4. It Models the Intangibles
Some of the most crucial workplace skills are nearly impossible to teach didactically: how to handle ambiguity, how to navigate difficult conversations, how to balance competing priorities.
Mentorship allows these skills to be modeled in real-time. A mentee watching their mentor handle a challenging stakeholder conversation absorbs approaches and techniques that would be extremely difficult to convey in a training course.
From "Nice to Have" to Strategic Investment
Given these advantages, how do we move mentorship from a nice-to-have perk to a strategic investment? Here are concrete approaches:
1. Structure It
Effective mentorship programs need structure. This means:
- Clear expectations for both mentors and mentees
- Protected time for mentorship activities
- Defined goals and methods for measuring progress
- Regular check-ins to ensure the relationship is productive
When mentorship is left as an informal "grab coffee sometime" arrangement, it too often falls prey to the tyranny of the urgent.

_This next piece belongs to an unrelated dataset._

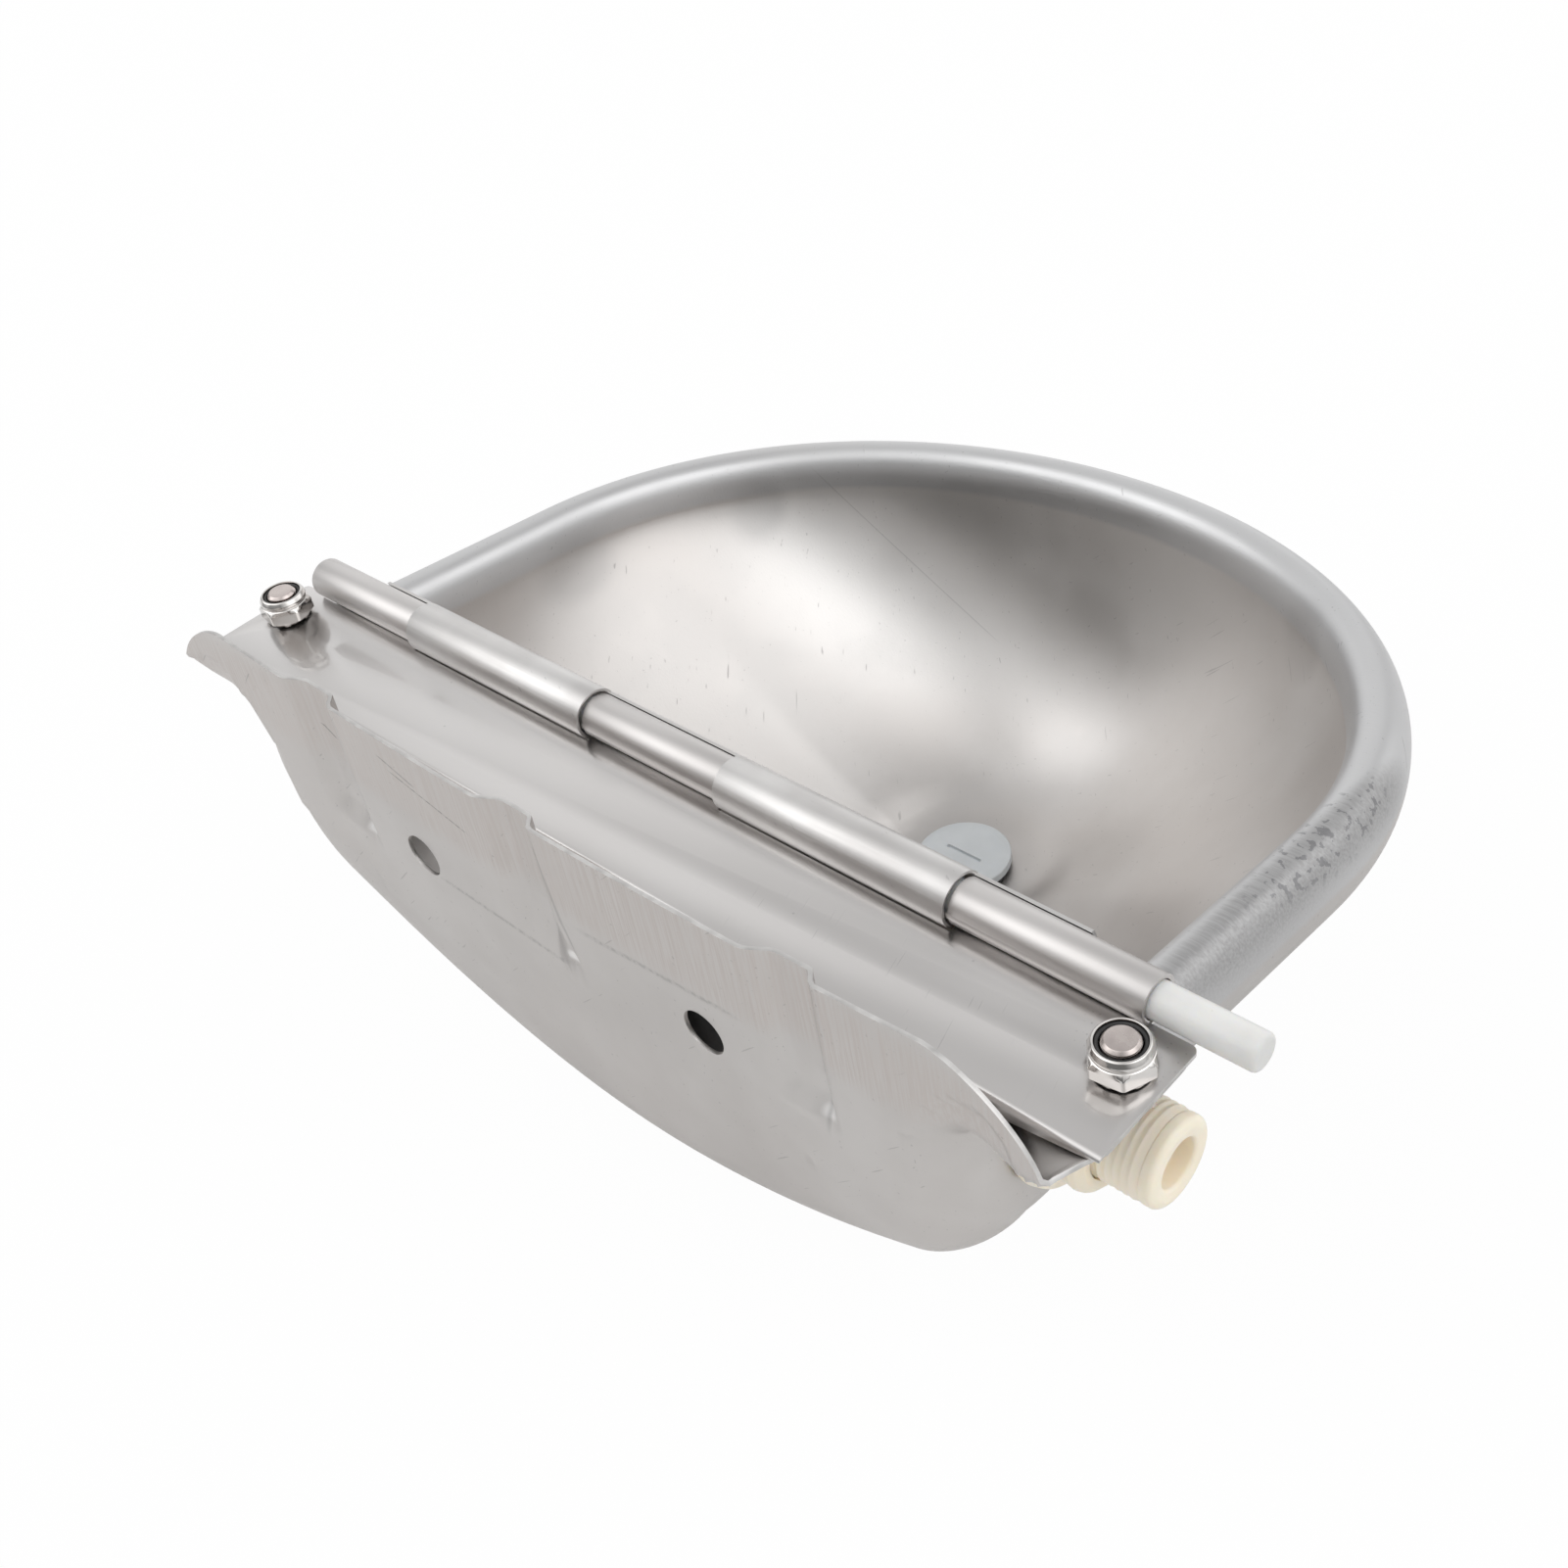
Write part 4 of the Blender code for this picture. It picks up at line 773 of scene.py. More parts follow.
def roundedProfile(corners):
    # Corners are (radius, height, rounding). Each rounded corner becomes an arc that touches both its sides.
    corners = [tuple(corner) + (0.0,) * (3 - len(corner)) for corner in corners]
    made = [np.array([corners[0][:2]])]
    for before, here, after in zip(corners, corners[1:], corners[2:]):
        p, q, s = (np.array(point[:2], float) for point in (before, here, after))
        if here[2] <= 0.0:
            made.append(q[None])
            continue
        a, b = (p - q) / np.linalg.norm(p - q), (s - q) / np.linalg.norm(s - q)
        half = 0.5 * math.acos(float(np.clip(a @ b, -1.0, 1.0)))
        reach = min(here[2] / math.tan(half), 0.49 * np.linalg.norm(p - q), 0.49 * np.linalg.norm(s - q))
        middle = q + (a + b) / np.linalg.norm(a + b) * reach / math.cos(half)
        t = np.linspace(0.0, 1.0, 6)[:, None]
        start, end = q + a * reach - middle, q + b * reach - middle
        spokes = start * (1.0 - t) + end * t
        spokes *= np.linalg.norm(start) / np.linalg.norm(spokes, axis=1, keepdims=True)
        made.append(middle + spokes)
    made.append(np.array([corners[-1][:2]]))
    return np.concatenate(made)


def closedProfile(corners):
    # The same for a ring's profile, which comes back to its first corner.
    return roundedProfile(corners + corners[:1])[:-1]


def turnedThing(name, profile, centre, axis, sides=96, hexagon=None, closed=False):
    # A profile of (radius, height) carried round an axis. With a hexagon (across flats, first corner's angle,
    # corner rounding), no point lies further out than the hexagon's side in that direction.
    profile = np.asarray(profile, float)
    turn = np.linspace(0.0, 2.0 * math.pi, sides, endpoint=False)
    radius = np.repeat(profile[:, :1], sides, axis=1)
    if hexagon:
        flats, corner, rounding = hexagon
        off = np.mod(turn - math.radians(corner), math.pi / 3.0) - math.pi / 6.0
        limit = np.minimum(0.5 * flats / np.cos(off), flats / math.sqrt(3.0) - rounding)
        radius = np.minimum(radius, limit[None, :])
    height = np.repeat(profile[:, 1:2], sides, axis=1)
    first, second = radius * np.cos(turn), radius * np.sin(turn)
    points = np.zeros(radius.shape + (3,))
    if axis == 2:
        points[..., 0], points[..., 1], points[..., 2] = centre[0] + first, centre[1] + second, height
    else:
        points[..., 0], points[..., 1], points[..., 2] = height, centre[0] + first, centre[1] + second
    faces = gridFaces(len(profile), sides, loopRows=closed, loopColumns=True)
    return weld(newThing(name, points, faces))


bowl = {
    "sheet": 1.0,
    "halfWidth": 123.0,
    "cornerRadius": 18.0,
    "sideStraightTo": 115.0,
    "front": 225.6,
    "frontPower": 2.04,
    "wallTop": 33.0,
    "rimFall": 0.12,
    "rimFallFrom": 30.0,
    "floorLevel": -64.8,
    "plugOut": 143.0,
    "depths": (99.0, 54.0, 78.0),
    "backPowers": (10.0, 4.2),
    "sidePowers": (1.95, 1.4),
    "frontPowers": (3.0, 2.0),
    "roundness": 5.0,
    "rounding": 6.0,
    "drainHole": 7.6,
    "floorFlat": 17.0,
    "floorBlend": 16.0,
    "rollHalfWidth": 7.6,
    "rollHeight": 12.2,
    "rollEnd": -60.0,
    "rollSquareness": 2.7,
    "flangeLevel": 43.7,
    "fillet": 3.0,
    "ends": {1.0: {"bend": 10.0, "cornerHalf": 148.5}, -1.0: {"bend": 3.0, "cornerHalf": 144.0}},
    "flangeHalfWidth": 148.5,
    "flangeTo": 38.0,
    "flangeFade": 20.0,
    "flangeEase": 4.9,
    "flangeGrow": 12.0,
    "cornerDip": 6.0,
    "cornerDipFrom": 18.0,
    "cornerDipFade": 5.0,
    "edgeMiddle": 60.5,
    "edgeRise": 5.2,
    "straightHalf": 118.0,
    "endPower": 1.6,
    "ribMargin": 1.1,
    "ribs": (-80.5, 5.0, 80.5),
    "ribHalfWidth": 10.5,
    "ribFlats": (0.62, 0.2),
    "ribDepth": 3.2,
    "ribFoot": 20.0,
    "ribFade": 5.0,
    "dents": ((73.2, 20.3), (-6.6, 20.7), (-87.3, 21.8)),
    "dentDepth": 1.7,
    "wallHoles": ((-52.0, 25.0), (48.0, 25.0)),
    "wallHoleRadius": 6.0,
    "boltPlaces": (-140.0, 140.0),
    "boltOut": 30.4,
    "boltHole": 4.5,
    "inlet": (32.4, 22.5),
    "inletHole": 10.7,
    "cutDepth": 6.0,
    "softening": (0.14, 55.0),
    "inletPad": (19.5, 14.0),
}


def wallTopLevel(out):
    return bowl["wallTop"] - bowl["rimFall"] * np.clip(out - bowl["rimFallFrom"], 0.0, None)


def plateEdgeLevel(x):
    return bowl["edgeMiddle"] + bowl["edgeRise"] * np.clip(np.abs(x) / bowl["straightHalf"], 0.0, 1.0) ** 2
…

2. Recognize and Reward It
Organizations get what they measure and reward. If you want robust mentorship, it needs to be recognized as valuable work:
- Include mentorship effectiveness in performance reviews for senior staff
- Provide mentors with training (better yet—mentorship!) on effective teaching methods
- Recognize and celebrate successful mentorship outcomes
- Consider mentorship capacity when making promotion decisions
3. Integrate It Into Workflows
Rather than treating mentorship as something separate from "real work," integrate it into existing workflows:
- Pair programming sessions for developers
- Shadow programs for client-facing roles
- Project debriefs that include explicit knowledge-sharing components
- Cross-functional project teams that deliberately mix experience levels
This integration not only means the skill building is that much more effective (learning only makes sense in context!) but it also minimizes any "work inflation" that might be perceived in taking on mentorship.

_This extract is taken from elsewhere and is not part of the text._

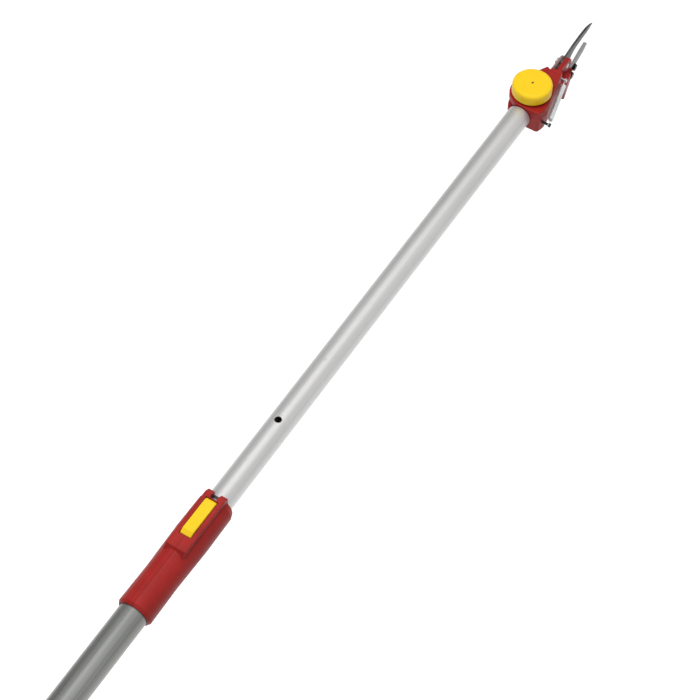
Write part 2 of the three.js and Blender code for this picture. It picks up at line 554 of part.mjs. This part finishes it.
// ---------------------------------------------------------------- blades and return spring
function blades() {
  const back = [
    [132, -1], [143.6, 0.6], [155, 2.8], [170, 4.2], [186, 4.8], [200, 4.4], [211, 2.4], [219, -0.6],
    [223.8, -3.6],
  ];
  const edge = [
    [134, -21], [145, -20.4], [153, -17.5], [159, -12.2], [168.8, -7.8], [184, -6], [200, -4.8], [213, -5.2],
    [223.6, -4.8],
  ];
  const grinding = { flat: BLADE.low, thin: BLADE.low + BLADE.edge, face: BLADE.high, width: 5.4, up: 1 };
  const { low, high, noseStart, noseEnd } = BLADE;
  const middle = (low + high) / 2;
  const nose = slab(shapeOf([
    [PIVOT.x - 10, low - 1], [noseStart, low], [noseEnd, middle - 0.3], [noseEnd, middle + 0.3],
    [noseStart, high], [PIVOT.x - 10, high + 1],
  ]), -40, 20);
  const blank = cut(
    plate(outlineOf(back, edge), low, high).intersect(nose),
    grindingWedge(smooth(edge).slice(5), grinding),
  );
  const cutter = join(
    blank,
    plate(disc(PIVOT.x, PIVOT.z, PIVOT.bossR - 0.5), BLADE.low, BLADE.high),
    plate(link(PIVOT, TAIL, TAIL.half), BLADE.low, BLADE.high),
    plate(link(PIVOT, LEVER, LEVER.half), BLADE.low, BLADE.high),
  );
  const holes = [
    rod('y', PIVOT.boltR + FIT, -10, 10, PIVOT.x, PIVOT.z),
    rod('y', 2.1, -10, 10, TAIL.x, TAIL.z, 16),
    rod('y', 2.6, -10, 10, LEVER.x, LEVER.z, 16),
  ];
  add('cutting_blade', cut(cutter, ...holes), FINISH.bladeDark, TIP);
  add('spring_pin', join(
    rod('y', 2, -25.6, BLADE.high, TAIL.x, TAIL.z, 16),
    rod('y', 2.8, -26.6, -25.5, TAIL.x, TAIL.z, 16),
  ), FINISH.steel, TIP);
  add('lever_pin', rod('y', 2.5, -9.4, BLADE.high, LEVER.x, LEVER.z, 16), FINISH.steel, TIP);

  const throat = [
    [130, -27], [136, -26.6], [143, -30], [150, -32.6], [157, -32.6], [164.6, -30], [171, -27.4], [181, -23.4],
    [189, -21], [196, -19.4],
  ];
  const belly = [
    [130, -27.4], [130.4, -37], [137, -45.5], [151, -49], [165, -44], [172, -41.2], [180, -38.4], [190, -34.4],
    [197.5, -30], [201.6, -25.4],
  ];
  const hook = cut(
    plate(outlineOf(throat, belly), HOOK.low, HOOK.high),
    grindingWedge(smooth(throat).slice(4), {
      flat: HOOK.high, thin: HOOK.high - HOOK.edge, face: HOOK.low, width: 4, up: -1,
    }),
    ...HOOK_BOLTS.map((bolt) => rod('y', 2.6, -10, 0, bolt.x, bolt.z, 16)),
  );
  add('hook_blade', hook, FINISH.bladeGrey, TIP);

  HOOK_BOLTS.forEach(({ x, z, nut }, index) => {
    const shank = rod('y', 2.5, nut - 5, HOOK.high + 0.2, x, z, 16);
    const cap = rod('y', 4.6, HOOK.high + 0.1, HOOK.high + 2.2, x, z);
    const socket = hexBar(2, HOOK.high + 0.8, HOOK.high + 3, x, z);
    add(`hook_bolt_${index + 1}`, cut(join(shank, cap), socket), FINISH.steel, TIP);
    const body = join(hexBar(5.6, nut - 3.8, nut - 0.7, x, z), rod('y', 5.9, nut - 0.9, nut, x, z));
    const thread = rod('y', 2.5 + FIT, nut - 10, nut + 10, x, z, 16);
    add(`hook_nut_${index + 1}`, cut(body, thread), FINISH.black, TIP);
  });
}

function returnSpring() {
  const front = new THREE.Vector3(TAIL.x, SPRING.y, TAIL.z);
  const rear = new THREE.Vector3(SPRING.rearX, SPRING.rearY, SPRING.rearZ);
  const along = front.clone().sub(rear).normalize();
  const reach = front.distanceTo(rear);
  const body = new THREE.CylinderGeometry(SPRING.r, SPRING.r, reach - 18, 16);
  const turn = new THREE.Quaternion().setFromUnitVectors(new THREE.Vector3(0, 1, 0), along);
  const middle = rear.clone().addScaledVector(along, reach / 2);
  body.applyQuaternion(turn).translate(middle.x, middle.y, middle.z);
  const arm = (from, to) => {
    const wire = new THREE.CylinderGeometry(0.8, 0.8, to - from, 10);
    const place = rear.clone().addScaledVector(along, (from + to) / 2);
    return toSolid(wire.applyQuaternion(turn).translate(place.x, place.y, place.z));
  };
  add('return_spring', join(toSolid(body), arm(4.2, 9.5)), FINISH.steel, TIP);
  add('spring_hook', arm(reach - 9 + GAP, reach - 5.2), FINISH.steel, TIP);

  const { rearX, rearZ } = SPRING;
  add('spring_screw', join(
    rod('y', 2, -45, -26, rearX, rearZ, 16),
    rod('y', 3.2, -46.4, -44.8, rearX, rearZ, 16),
  ), FINISH.black, TIP);
}

pole();
pullHandle();
headStraps();
grip();
swivelTongue();
angleKnob();
head();
fork();
blades();
returnSpring();

export default part;
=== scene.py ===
"""Looks of a telescoping pole lopper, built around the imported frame.

Metres, with +X towards the blades and +Z up.
"""
import json
import math

import bpy
from mathutils import Matrix, Vector


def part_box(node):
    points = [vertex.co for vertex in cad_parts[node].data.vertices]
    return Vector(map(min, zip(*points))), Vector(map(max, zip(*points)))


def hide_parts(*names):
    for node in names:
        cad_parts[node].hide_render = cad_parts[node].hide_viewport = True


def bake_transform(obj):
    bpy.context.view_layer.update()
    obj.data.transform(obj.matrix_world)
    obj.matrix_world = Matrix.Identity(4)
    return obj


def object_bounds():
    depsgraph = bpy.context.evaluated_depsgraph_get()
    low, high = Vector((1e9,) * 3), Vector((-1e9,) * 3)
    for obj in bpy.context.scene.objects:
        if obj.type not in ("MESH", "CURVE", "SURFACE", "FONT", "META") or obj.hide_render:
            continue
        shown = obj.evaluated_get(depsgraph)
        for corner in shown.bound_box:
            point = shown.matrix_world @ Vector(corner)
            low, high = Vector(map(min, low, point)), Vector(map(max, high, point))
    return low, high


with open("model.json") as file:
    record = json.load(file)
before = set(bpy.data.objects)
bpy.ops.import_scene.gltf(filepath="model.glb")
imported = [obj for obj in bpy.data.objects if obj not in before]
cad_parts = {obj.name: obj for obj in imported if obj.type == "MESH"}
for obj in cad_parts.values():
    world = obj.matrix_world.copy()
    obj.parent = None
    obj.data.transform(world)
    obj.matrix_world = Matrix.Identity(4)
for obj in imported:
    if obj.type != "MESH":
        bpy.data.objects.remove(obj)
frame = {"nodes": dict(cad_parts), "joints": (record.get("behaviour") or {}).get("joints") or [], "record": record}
cad_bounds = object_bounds()
scene = bpy.context.scene
MM = 0.001
# X of the inner tube's front end. The camera and the lights are placed from it.
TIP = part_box("inner_tube")[1].x
# Sockets of a Mix node that mixes colours.
MIX_FIRST, MIX_SECOND, MIX_RESULT = 6, 7, 2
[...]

Any such inflation should be mitigated by the org—mentorship should be accounted for in any given person's workload. The improvements in quality across the org will far outweigh any impact to quantity.
4. Measure Its Impact
If mentorship is truly a strategic investment, we should measure its return:
- Track the time-to-proficiency for mentored vs. non-mentored employees
- Monitor retention rates for both mentors and mentees
- Gather qualitative feedback on skill development
- Assess the business impact of accelerated capability development
Listen, investing in mentorship—the skillbuilding and relationships they represent—is not just investing in the skills of your team. It's investing in the longevity of your org and giving even more stickiness to your teams.
People that have successful mentorship relationships, on both sides of it, are going to feel a sense of loyalty to them—way more than any loyalty a company at large could garner.
And guess what! That also means those folks are just having a better time, they feel more connected to the folks they work with, and are ultimately finding more satisfaction in their work. Hard to find anything else that yields that kind of outcome.
The Bottom Line
The most valuable skills in today's workplace—adaptability, critical thinking, and presence of mind—are precisely the ones that traditional training approaches struggle to develop. Mentorship isn't just a nice cultural aspiration; it's the most effective teaching method we have for developing these complex capabilities.
Organizations that treat mentorship as a strategic investment rather than a cultural nicety will see returns in faster onboarding, higher retention, and more adaptable teams. They'll build workforces with greater presence of mind—employees who can learn, adapt, and thrive in rapidly changing circumstances.
In a world where technical skills have increasingly short half-lives, the ability to learn continuously is the only sustainable competitive advantage. Mentorship isn't just about being nice—it's about building that advantage, systematically and deliberately.
Let's make work suck less by teaching what matters, effectively.